Alas, he has been more frequently celebrated instead — for works, like “Reality Hunger,” that railed against lumbering, outmoded narratives (the novel) in favor of fleet new forms: fragments, rafts of sampled quotations, blurred genres. “The Trouble With Men” reprises this method; much of it is a collage of quotes, from his touchstones like Seneca and the literary critic Leslie Fiedler but also Reddit, porn chat rooms and Bernie Madoff’s mistress.

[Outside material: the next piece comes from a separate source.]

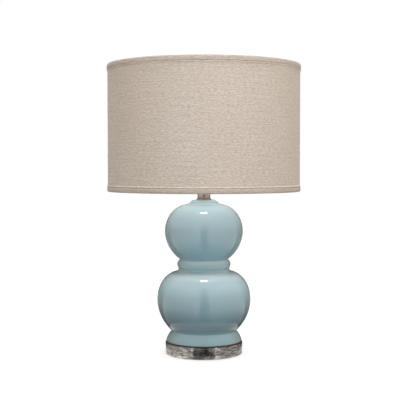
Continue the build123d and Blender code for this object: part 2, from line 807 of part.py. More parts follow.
def build_lamp():
    """Every piece under its node's name; like pieces share a node."""
    ceramic = ceramic_body()
    arms = spider_arms()
    top_ring, bottom_ring = shade_rings()
    washer_z = pocket_z - washer_thickness
    pipe_hole = pipe_radius + hole_gap
    return {
        "bumper_feet": bumper_feet(),
        "acrylic_base": acrylic_base(),
        "base_gasket": base_gasket(),
        "ceramic_body": ceramic,
        "cord_bushing": cord_bushing(ceramic),
        "lamp_pipe": lamp_pipe(),
        "base_washer": tube(washer_radius, pipe_hole, washer_z, pocket_z),
        "base_lock_washer": tube(
            lock_washer_radius, pipe_hole, washer_z - lock_washer_thickness, washer_z
        ),
        "base_nut": hex_nut(nut_z(), base_nut_height),
        "centring_washer": tube(
            collar_hole_radius - hole_gap, pipe_hole, neck_z - centring_height, neck_z
        ),
        "neck": neck(),
        "harp_saddle": harp_saddle(),
        "saddle_nut": hex_nut(saddle_nut_z, saddle_nut_height),
        "socket_cap": socket_cap(),
        "socket_set_screw": socket_set_screw(),
        "socket_shell": socket_shell(),
        "socket_liner": socket_liner(),
        "socket_core": socket_core(),
        "terminal_screws": terminal_screws(),
        "screw_shell": screw_shell(),
        "centre_contact": centre_contact(),
        "switch_spindle": switch_spindle(),
        "switch_knob": switch_knob(),
        "bulb_contact": bulb_contact(),
        "bulb_screw": bulb_screw(),
        "bulb_glass": bulb_envelope(),
        "harp": harp(),
        "harp_sleeve_left": harp_sleeve(-1),
        "harp_sleeve_right": harp_sleeve(1),
        "swivel_stud": swivel_stud(),
        "spider_hub": spider_hub(),
        "spider_arms": arms,
        "shade_top_ring": top_ring,
        "shade_bottom_ring": bottom_ring,
        "shade_liner": shade_liner(),
        "shade_fabric": shade_fabric(),
        "shade_top_trim": top_trim(arms),
        "shade_bottom_trim": bottom_trim(),
        "finial": finial(),
    }


os.makedirs("parts", exist_ok=True)
for node, piece in build_lamp().items():
    solids = piece if isinstance(piece, list) else piece.solids()
    export_step(Compound(children=list(solids)), f"parts/{node}.step")
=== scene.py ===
import math

import bpy
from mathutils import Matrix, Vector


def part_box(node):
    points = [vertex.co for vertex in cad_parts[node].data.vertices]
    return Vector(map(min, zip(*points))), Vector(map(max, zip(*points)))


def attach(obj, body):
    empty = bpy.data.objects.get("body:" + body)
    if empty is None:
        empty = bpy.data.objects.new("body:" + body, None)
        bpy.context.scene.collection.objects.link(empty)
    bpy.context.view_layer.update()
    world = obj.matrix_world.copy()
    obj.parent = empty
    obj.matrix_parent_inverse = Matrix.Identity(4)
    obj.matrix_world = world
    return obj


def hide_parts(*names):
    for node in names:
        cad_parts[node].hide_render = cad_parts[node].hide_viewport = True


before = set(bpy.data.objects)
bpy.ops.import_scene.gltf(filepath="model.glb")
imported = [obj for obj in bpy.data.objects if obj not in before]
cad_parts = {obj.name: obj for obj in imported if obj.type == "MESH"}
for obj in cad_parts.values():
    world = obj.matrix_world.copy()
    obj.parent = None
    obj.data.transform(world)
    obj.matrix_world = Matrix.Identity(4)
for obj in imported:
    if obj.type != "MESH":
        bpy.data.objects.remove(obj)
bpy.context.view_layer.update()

# A table lamp: a double gourd of glazed ceramic on a clear acrylic disc, under a linen drum shade.
# The sections follow the lamp as it is put together, from the bumpers up to the finial.
# Outlines and the sizes of pieces and patterns are in millimetres; the rest is in metres.

# ---------------------------------------------------------------- camera
# A long lens stands just under two metres off, a little above the shade's lower rim, and looks
# down slightly. The lamp stands a few pixels left of the picture's centre.
camera_distance = 1.905
camera_height = 0.379
camera_tilt = math.radians(2.62)
lens_mm = 82.64
film_mm = 36.0
picture_px = 416
lamp_axis_px = 203.9
focal_px = lens_mm / film_mm * picture_px
camera_turn = math.atan((picture_px / 2 - lamp_axis_px) / focal_px)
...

In the past, I found Shields’s project occasionally impressive and more often exasperating. He’s fatally attracted to the manifesto and strident pronouncements on life and literature. But in this latest work, some of his masks and bombast fall away. He is wry and self-deprecating. (That quote from Larkin above — I got it from Shields.) This book had originally been conceived as an email exchange with the writer Brenda Phillips, but Shields realized that “the gulf was simply too wide: She’s so much better looking than I am — and as a result has had so many more sexual experiences — that we had next to nothing to talk about.”
For the first time, this writer becomes good company — thankfully, for we have to travel a long way with him, deep into the labyrinth of his past. “How did I get wired this way? I don’t get it,” Shields writes. Did he learn to eroticize what hurt and frightened him as a child? (Yes.) “As a little kid, I would start every morning by promising myself (and inevitably failing to live up to the promise), Don’t cry today.” His father was a manic-depressive and “ECT devotee,” in and out of mental institutions; his mother mocked him, hit him, hated him and taught him to hate himself. He unwraps all his wounds, all the conceivable sources that nurtured in him this perplexing desire to be humiliated: childhood bullying, his stutter, germ phobias, acne and high, feminine voice. “Was I breast-fed?” he pesters his bewildered 80-year-old father. “Method of potty-training?”
“No one is ever cured of anything; that much seems obvious,” Shields writes. “Which brings me to you.” This “you” is his wife — a woman Shields describes as painfully and thrillingly indifferent to him. “Do you think it’s possible that I’ve enlisted you to cure my heart by killing it?” he writes, before accusing her of mild crimes: She refuses to hold his hand in public and is excessively practical. On one occasion she failed to keep an embarrassing secret of his.
“The Trouble With Men” is unabashedly queasy. Reading about Shields’s lust for Pippa Middleton ranks among the more depressing literary experiences of my life. But it’s curious that he doesn’t reckon more with what it means to expose himself (and his wife) so openly — is it another bid for humiliation? Nor does he reckon with the fact that there is almost always something preening and aggressive in the act of enumerating of one’s own weaknesses. “I’m always the poor pup who loses,” Shields whimpers — like all the top dogs apparently: “Was there, by the way, any ‘major’ modernist writer — Kafka, Woolf, Proust, Mann, Joyce, Eliot — who wasn’t flagrantly masochistic?”
I don’t want to be too hard on Shields, not least because I suspect he would enjoy it. I often found this book beguiling, and moving. There is always the temptation, in writing about sex, to sound superior, arch, immune to its power. But Shields writes from a place of genuine curiosity and confusion. He is ridiculous and brave, he never conflates sincerity with genuine candor, and he poses the kinds of questions that only ever bring trouble (and are the only kind worth reading about) — about sex, self-knowledge and the “theater” of our wounds. Can we recover from who we are? Would we want to?
“My mother reviled me,” Shields writes. “I can feel that in every footfall. My half-brother’s mother adored him, which has made him fat and sassy and self-satisfied and happy. Poor bastard.”